At 25, I felt the oldest I have ever felt. I was poor, asset free, and all my old friends had wives and children, houses and farms. It was time to move back to my beloved Ōtaki. I was a full-time shearer and contractor for seven years with a top tally of more than 500 in a day, but the key learning from this was that “you only get paid for what you do” – your work rate and your skill.

FAMILY: Grant Robertson, centre, with his family. From left: Jack Tatu Robertson, with daughter Nova  and partner Kelsi Robertson, Scott Robertson with wife Kate Kelly Robertson and granddaughter  Sophie in her arms, Grant’s wife Joanne Robertson holding granddaughter Aurelia, Cameron  Robertson, Travis Robertson and fiancé Catherine McKnight.

Photo supplied

Joanne and I married, and soon son Scott was on the way. It was time for a change of occupation. An ad in the Chronicle – Rural Real Estate Consultant required – opened a new door. During the next five years, I studied for the AREiNZ exams, qualifying to operate a company by 1992. That year I bought the Challenge Realty franchise for Levin and Ōtaki, which later morphed into L J Hooker. We grew the company to four branches with a team of 35 and had a huge amount of fun. We sold that business in 2006, after 20 years of huge effort, and total commitment.

As a family, we rediscovered the joys of travel.
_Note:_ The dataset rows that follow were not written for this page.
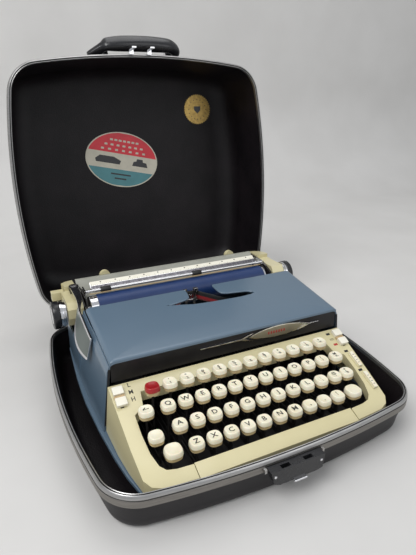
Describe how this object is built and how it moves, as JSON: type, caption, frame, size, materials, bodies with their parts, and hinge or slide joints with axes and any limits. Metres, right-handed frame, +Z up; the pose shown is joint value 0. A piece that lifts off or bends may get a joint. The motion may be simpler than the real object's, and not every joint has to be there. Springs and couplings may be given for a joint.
{
  "type": "typewriter",
  "caption": "Portable manual typewriter standing in the base of its hard carrying case, with the lid open behind it.",
  "frame": {"origin": "centre of the case's underside, on the surface it stands on", "axes": "+X is the typist's right, +Y points to the back where the lid is hinged, +Z is up"},
  "size_m": [0.3908, 0.5281, 0.4379],
  "materials": {
    "case_shell": "charcoal moulded shell with a leather-like grain",
    "case_rim": "drawn aluminium strip, dull with two bright edges",
    "case_trim": "black moulded plastic",
    "frame_steel": "black enamelled steel",
    "body_paint": "blue-grey satin enamel",
    "panel": "black enamel with a silver medallion",
    "surround": "glossy cream plastic",
    "bright_steel": "bright steel",
    "platen_rubber": "deep blue rubber",
    "knob": "black ridged plastic with bright rings",
    "paper_table": "pale enamel",
    "bail": "chrome rod and a dull aluminium scale",
    "lever_chrome": "polished chrome",
    "control_plastic": "pale cream plastic",
    "type_steel": "bright steel type bars",
    "spool_steel": "dark enamel",
    "ribbon_cloth": "inked cloth, red over black",
    "space_bar": "glossy cream plastic",
    "key_cap": "off-white plastic with dark legends",
    "red_cap": "red plastic"
  },
  "bodies": {
    "root": {"case_base": "case_shell", "case_base_rim": "case_rim", "case_hinges": "case_rim", "chassis": "frame_steel", "body_shell": "body_paint", "front_panel": "panel", "keyboard_surround": "surround", "ribbon_spools": "spool_steel", "ribbon": "ribbon_cloth"},
    "lid": {"case_lid": "case_shell", "case_lid_rim": "case_rim"},
    "handle": {"case_handle": "case_trim"},
    "latch": {"case_latch": "case_trim"},
    "cover": {"ribbon_cover": "body_paint"},
    "carriage": {"carriage_frame": "bright_steel", "carriage_end_caps": "surround", "paper_table": "paper_table"},
    "platen_roll": {"platen": "platen_rubber", "platen_knobs": "knob"},
    "bail": {"paper_bail": "bail"},
    "lever": {"return_lever": "lever_chrome"},
    "stop_left": {"margin_stop_left": "control_plastic"},
    "stop_right": {"margin_stop_right": "control_plastic"},
    "release": {"carriage_release": "control_plastic"},
    "basket": {"type_basket": "type_steel"},
    "touch": {"touch_selector": "control_plastic"},
    "ribbon_choice": {"ribbon_selector": "control_plastic"},
    "space": {"space_bar": "space_bar"},
    "shift": {"shift_keys": "key_cap"},
    "tab": {"tab_key": "red_cap"},
    "backspace": {"backspace_key": "key_cap"},
    "margin_release": {"margin_release_key": "key_cap"},
    "tabulator": {"tabulator_key": "key_cap"},
    "figures": {"figure_keys": "key_cap"},
    "letter_Q": {"key_Q": "key_cap"},
    "letter_W": {"key_W": "key_cap"},
    "letter_E": {"key_E": "key_cap"},
    "letter_R": {"key_R": "key_cap"},
    "letter_T": {"key_T": "key_cap"},
    "letter_Y": {"key_Y": "key_cap"},
    "letter_U": {"key_U": "key_cap"},
    "letter_I": {"key_I": "key_cap"},
    "letter_O": {"key_O": "key_cap"},
    "letter_P": {"key_P": "key_cap"},
    "letter_A": {"key_A": "key_cap"},
    "letter_S": {"key_S": "key_cap"},
    "letter_D": {"key_D": "key_cap"},
    "letter_F": {"key_F": "key_cap"},
    "letter_G": {"key_G": "key_cap"},
    "letter_H": {"key_H": "key_cap"},
    "letter_J": {"key_J": "key_cap"},
    "letter_K": {"key_K": "key_cap"},
    "letter_L": {"key_L": "key_cap"},
    "letter_Z": {"key_Z": "key_cap"},
    "letter_X": {"key_X": "key_cap"},
    "letter_C": {"key_C": "key_cap"},
    "letter_V": {"key_V": "key_cap"},
    "letter_B": {"key_B": "key_cap"},
    "letter_N": {"key_N": "key_cap"},
    "letter_M": {"key_M": "key_cap"}
  },
  "joints": [
    {"name": "lid_hinge", "type": "hinge", "parent": "root", "child": "lid", "pos_m": [0, 0.1832, 0.05035], "axis": [1, 0, 0], "range_deg": [0, 97.2]},
    {"name": "handle_fold", "type": "hinge", "parent": "lid", "child": "handle", "pos_m": [0, 0.26322, 0.41369], "axis": [1, 0, 0], "range_deg": [-120, 0]},
    {"name": "latch_release", "type": "hinge", "parent": "root", "child": "latch", "pos_m": [0, -0.1833, 0.0425], "axis": [1, 0, 0], "range_deg": [-15, 0], "stiffness_Nm_per_rad": 0.02},
    {"name": "cover_open", "type": "hinge", "parent": "root", "child": "cover", "pos_m": [0, 0.043, 0.118], "axis": [1, 0, 0], "range_deg": [-50, 0]},
    {"name": "carriage_slide", "type": "slide", "parent": "root", "child": "carriage", "axis": [1, 0, 0], "range_m": [-0.11, 0]},
    {"name": "platen_turn", "type": "hinge", "parent": "carriage", "child": "platen_roll", "pos_m": [0, 0.103, 0.101], "axis": [1, 0, 0], "continuous": true},
    {"name": "bail_lift", "type": "hinge", "parent": "carriage", "child": "bail", "pos_m": [0, 0.128, 0.104], "axis": [1, 0, 0], "range_deg": [-28, 0]},
    {"name": "lever_swing", "type": "hinge", "parent": "carriage", "child": "lever", "pos_m": [-0.145, 0.127, 0.125], "axis": [0, 0, 1], "range_deg": [-30, 0]},
    {"name": "left_stop_slide", "type": "slide", "parent": "carriage", "child": "stop_left", "axis": [1, 0, 0], "range_m": [-0.025, 0.07]},
    {"name": "right_stop_slide", "type": "slide", "parent": "carriage", "child": "stop_right", "axis": [1, 0, 0], "range_m": [-0.07, 0.02]},
    {"name": "release_press", "type": "hinge", "parent": "carriage", "child": "release", "pos_m": [-0.1586, 0.144, 0.102], "axis": [1, 0, 0], "range_deg": [0, 8], "stiffness_Nm_per_rad": 0.05},
    {"name": "basket_drop", "type": "slide", "parent": "root", "child": "basket", "axis": [0, 0, 1], "range_m": [-0.0064, 0]},
    {"name": "touch_slide", "type": "slide", "parent": "root", "child": "touch", "axis": [0, 0.9225, 0.386], "range_m": [-0.006, 0.006]},
    {"name": "ribbon_choice_slide", "type": "slide", "parent": "root", "child": "ribbon_choice", "axis": [0, 0.9225, 0.386], "range_m": [-0.006, 0.006]},
    {"name": "space_press", "type": "hinge", "parent": "root", "child": "space", "pos_m": [0, 0.075, 0.024], "axis": [1, 0, 0], "range_deg": [0, 1.62], "stiffness_Nm_per_rad": 0.6, "springref_deg": -2.86},
    {"name": "shift_press", "type": "hinge", "parent": "root", "child": "shift", "pos_m": [0, 0.075, 0.024], "axis": [1, 0, 0], "range_deg": [0, 2.43], "stiffness_Nm_per_rad": 0.6, "springref_deg": -2.86},
    {"name": "tab_press", "type": "hinge", "parent": "root", "child": "tab", "pos_m": [0, 0.075, 0.024], "axis": [1, 0, 0], "range_deg": [0, 2.93], "stiffness_Nm_per_rad": 0.6, "springref_deg": -2.86},
    {"name": "backspace_press", "type": "hinge", "parent": "root", "child": "backspace", "pos_m": [0, 0.075, 0.024], "axis": [1, 0, 0], "range_deg": [0, 2.95], "stiffness_Nm_per_rad": 0.6, "springref_deg": -2.86},
    {"name": "margin_release_press", "type": "hinge", "parent": "root", "child": "margin_release", "pos_m": [0, 0.075, 0.024], "axis": [1, 0, 0], "range_deg": [0, 1.96], "stiffness_Nm_per_rad": 0.6, "springref_deg": -2.86},
    {"name": "tabulator_press", "type": "hinge", "parent": "root", "child": "tabulator", "pos_m": [0, 0.075, 0.024], "axis": [1, 0, 0], "range_deg": [0, 2.07], "stiffness_Nm_per_rad": 0.6, "springref_deg": -2.86},
    {"name": "figures_press", "type": "hinge", "parent": "root", "child": "figures", "pos_m": [0, 0.075, 0.024], "axis": [1, 0, 0], "range_deg": [0, 3.3], "stiffness_Nm_per_rad": 3, "springref_deg": -2.86},
    {"name": "press_Q", "type": "hinge", "parent": "root", "child": "letter_Q", "pos_m": [0, 0.075, 0.024], "axis": [1, 0, 0], "range_deg": [0, 3.44], "stiffness_Nm_per_rad": 0.6, "springref_deg": -2.86},
    {"name": "press_W", "type": "hinge", "parent": "root", "child": "letter_W", "pos_m": [0, 0.075, 0.024], "axis": [1, 0, 0], "range_deg": [0, 3.44], "stiffness_Nm_per_rad": 0.6, "springref_deg": -2.86},
    {"name": "press_E", "type": "hinge", "parent": "root", "child": "letter_E", "pos_m": [0, 0.075, 0.024], "axis": [1, 0, 0], "range_deg": [0, 3.44], "stiffness_Nm_per_rad": 0.6, "springref_deg": -2.86},
    {"name": "press_R", "type": "hinge", "parent": "root", "child": "letter_R", "pos_m": [0, 0.075, 0.024], "axis": [1, 0, 0], "range_deg": [0, 3.44], "stiffness_Nm_per_rad": 0.6, "springref_deg": -2.86},
    {"name": "press_T", "type": "hinge", "parent": "root", "child": "letter_T", "pos_m": [0, 0.075, 0.024], "axis": [1, 0, 0], "range_deg": [0, 3.44], "stiffness_Nm_per_rad": 0.6, "springref_deg": -2.86},
    {"name": "press_Y", "type": "hinge", "parent": "root", "child": "letter_Y", "pos_m": [0, 0.075, 0.024], "axis": [1, 0, 0], "range_deg": [0, 3.44], "stiffness_Nm_per_rad": 0.6, "springref_deg": -2.86},
    {"name": "press_U", "type": "hinge", "parent": "root", "child": "letter_U", "pos_m": [0, 0.075, 0.024], "axis": [1, 0, 0], "range_deg": [0, 3.44], "stiffness_Nm_per_rad": 0.6, "springref_deg": -2.86},
    {"name": "press_I", "type": "hinge", "parent": "root", "child": "letter_I", "pos_m": [0, 0.075, 0.024], "axis": [1, 0, 0], "range_deg": [0, 3.44], "stiffness_Nm_per_rad": 0.6, "springref_deg": -2.86},
    {"name": "press_O", "type": "hinge", "parent": "root", "child": "letter_O", "pos_m": [0, 0.075, 0.024], "axis": [1, 0, 0], "range_deg": [0, 3.44], "stiffness_Nm_per_rad": 0.6, "springref_deg": -2.86},
    {"name": "press_P", "type": "hinge", "parent": "root", "child": "letter_P", "pos_m": [0, 0.075, 0.024], "axis": [1, 0, 0], "range_deg": [0, 3.44], "stiffness_Nm_per_rad": 0.6, "springref_deg": -2.86},
    {"name": "press_A", "type": "hinge", "parent": "root", "child": "letter_A", "pos_m": [0, 0.075, 0.024], "axis": [1, 0, 0], "range_deg": [0, 3.1], "stiffness_Nm_per_rad": 0.6, "springref_deg": -2.86},
    {"name": "press_S", "type": "hinge", "parent": "root", "child": "letter_S", "pos_m": [0, 0.075, 0.024], "axis": [1, 0, 0], "range_deg": [0, 3.1], "stiffness_Nm_per_rad": 0.6, "springref_deg": -2.86},
    {"name": "press_D", "type": "hinge", "parent": "root", "child": "letter_D", "pos_m": [0, 0.075, 0.024], "axis": [1, 0, 0], "range_deg": [0, 3.1], "stiffness_Nm_per_rad": 0.6, "springref_deg": -2.86},
    {"name": "press_F", "type": "hinge", "parent": "root", "child": "letter_F", "pos_m": [0, 0.075, 0.024], "axis": [1, 0, 0], "range_deg": [0, 3.1], "stiffness_Nm_per_rad": 0.6, "springref_deg": -2.86},
    {"name": "press_G", "type": "hinge", "parent": "root", "child": "letter_G", "pos_m": [0, 0.075, 0.024], "axis": [1, 0, 0], "range_deg": [0, 3.1], "stiffness_Nm_per_rad": 0.6, "springref_deg": -2.86},
    {"name": "press_H", "type": "hinge", "parent": "root", "child": "letter_H", "pos_m": [0, 0.075, 0.024], "axis": [1, 0, 0], "range_deg": [0, 3.1], "stiffness_Nm_per_rad": 0.6, "springref_deg": -2.86},
    {"name": "press_J", "type": "hinge", "parent": "root", "child": "letter_J", "pos_m": [0, 0.075, 0.024], "axis": [1, 0, 0], "range_deg": [0, 3.1], "stiffness_Nm_per_rad": 0.6, "springref_deg": -2.86},
    {"name": "press_K", "type": "hinge", "parent": "root", "child": "letter_K", "pos_m": [0, 0.075, 0.024], "axis": [1, 0, 0], "range_deg": [0, 3.1], "stiffness_Nm_per_rad": 0.6, "springref_deg": -2.86},
    {"name": "press_L", "type": "hinge", "parent": "root", "child": "letter_L", "pos_m": [0, 0.075, 0.024], "axis": [1, 0, 0], "range_deg": [0, 3.1], "stiffness_Nm_per_rad": 0.6, "springref_deg": -2.86},
    {"name": "press_Z", "type": "hinge", "parent": "root", "child": "letter_Z", "pos_m": [0, 0.075, 0.024], "axis": [1, 0, 0], "range_deg": [0, 2.83], "stiffness_Nm_per_rad": 0.6, "springref_deg": -2.86},
    {"name": "press_X", "type": "hinge", "parent": "root", "child": "letter_X", "pos_m": [0, 0.075, 0.024], "axis": [1, 0, 0], "range_deg": [0, 2.83], "stiffness_Nm_per_rad": 0.6, "springref_deg": -2.86},
    {"name": "press_C", "type": "hinge", "parent": "root", "child": "letter_C", "pos_m": [0, 0.075, 0.024], "axis": [1, 0, 0], "range_deg": [0, 2.83], "stiffness_Nm_per_rad": 0.6, "springref_deg": -2.86},
    {"name": "press_V", "type": "hinge", "parent": "root", "child": "letter_V", "pos_m": [0, 0.075, 0.024], "axis": [1, 0, 0], "range_deg": [0, 2.83], "stiffness_Nm_per_rad": 0.6, "springref_deg": -2.86},
    {"name": "press_B", "type": "hinge", "parent": "root", "child": "letter_B", "pos_m": [0, 0.075, 0.024], "axis": [1, 0, 0], "range_deg": [0, 2.83], "stiffness_Nm_per_rad": 0.6, "springref_deg": -2.86},
    {"name": "press_N", "type": "hinge", "parent": "root", "child": "letter_N", "pos_m": [0, 0.075, 0.024], "axis": [1, 0, 0], "range_deg": [0, 2.83], "stiffness_Nm_per_rad": 0.6, "springref_deg": -2.86},
    {"name": "press_M", "type": "hinge", "parent": "root", "child": "letter_M", "pos_m": [0, 0.075, 0.024], "axis": [1, 0, 0], "range_deg": [0, 2.83], "stiffness_Nm_per_rad": 0.6, "springref_deg": -2.86}
  ],
  "couplings": [
    {"joint": "basket_drop", "follows": "shift_press", "m_per_rad": -0.1509}
  ]
}
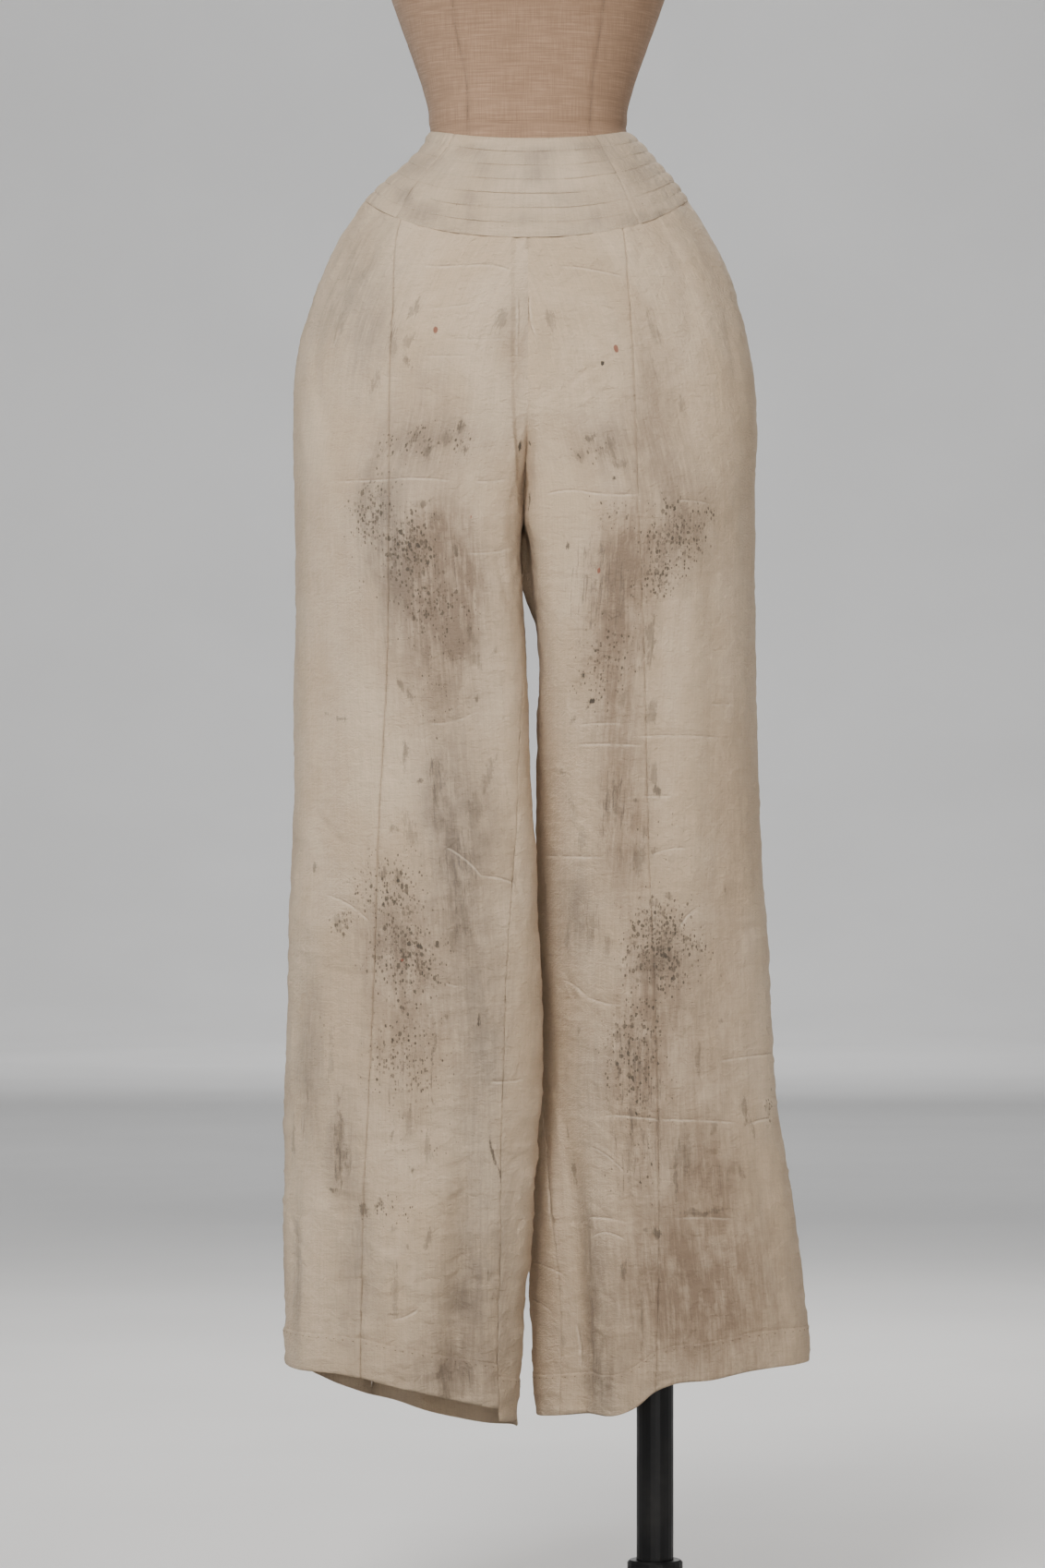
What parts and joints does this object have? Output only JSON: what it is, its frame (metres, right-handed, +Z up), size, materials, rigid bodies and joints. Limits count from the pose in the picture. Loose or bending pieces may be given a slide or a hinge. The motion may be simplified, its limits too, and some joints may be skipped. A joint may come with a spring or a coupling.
{
  "type": "elastic-waist trousers on a limbless dress form",
  "caption": "High-waisted wide-leg trousers with an elastic casing waistband, worn by a limbless linen-covered dress form on an offset pole and a flat base plate.",
  "frame": {"origin": "on the floor under the middle of the base plate", "axes": "+Z up; the front of the trousers faces -Y; +X is the wearer's left"},
  "size_m": [0.5, 0.42, 1.7533],
  "materials": {
    "trouser_cloth": "matte",
    "waistband_cloth": "matte",
    "form_linen": "matte",
    "neck_cap_wood": "satin",
    "stand_metal": "satin"
  },
  "bodies": {
    "root": {"right_leg_front": "trouser_cloth", "right_leg_side": "trouser_cloth", "right_leg_back": "trouser_cloth", "left_leg_front": "trouser_cloth", "left_leg_side": "trouser_cloth", "left_leg_back": "trouser_cloth", "waistband_front": "waistband_cloth", "waistband_back": "waistband_cloth", "form_torso": "form_linen", "form_neck_cap": "neck_cap_wood", "stand_base": "stand_metal", "stand_collar": "stand_metal", "stand_pole": "stand_metal", "stand_socket_plate": "stand_metal", "stand_socket_sleeve": "stand_metal"}
  },
  "joints": []
}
Unburdened by the responsibility of staff and customers, we spent 10 months travelling in the US and the UK, and lived in a gorgeous village in France for several months.

As a realtor you stand at the crossroads of people’s lives, spending lots of hours solving the dilemma of their next move. In 2008, we bought the First National office here in Ōtaki. It was a boutique operation, two minutes from home and intimate with our community. The office thrived from the start, focusing on rural and lifestyle, always my forte. We added people, and stayed in business longer than anticipated, helped by the bullish real estate market.

Now we’re joining Property Brokers. We’re totally comfortable with their family-owned, rurally based, high integrity, full-service model. We look forward to accessing their network and resources, and for son Travis, the training and back-up for when I step back a bit more from “the crossroads”.

Serving my community as a realtor and helping others get started in real estate has been enjoyable and a privilege.

Real estate is a career that I can thoroughly recommend, but once again, you only get paid for what you do – your work rate and your skill.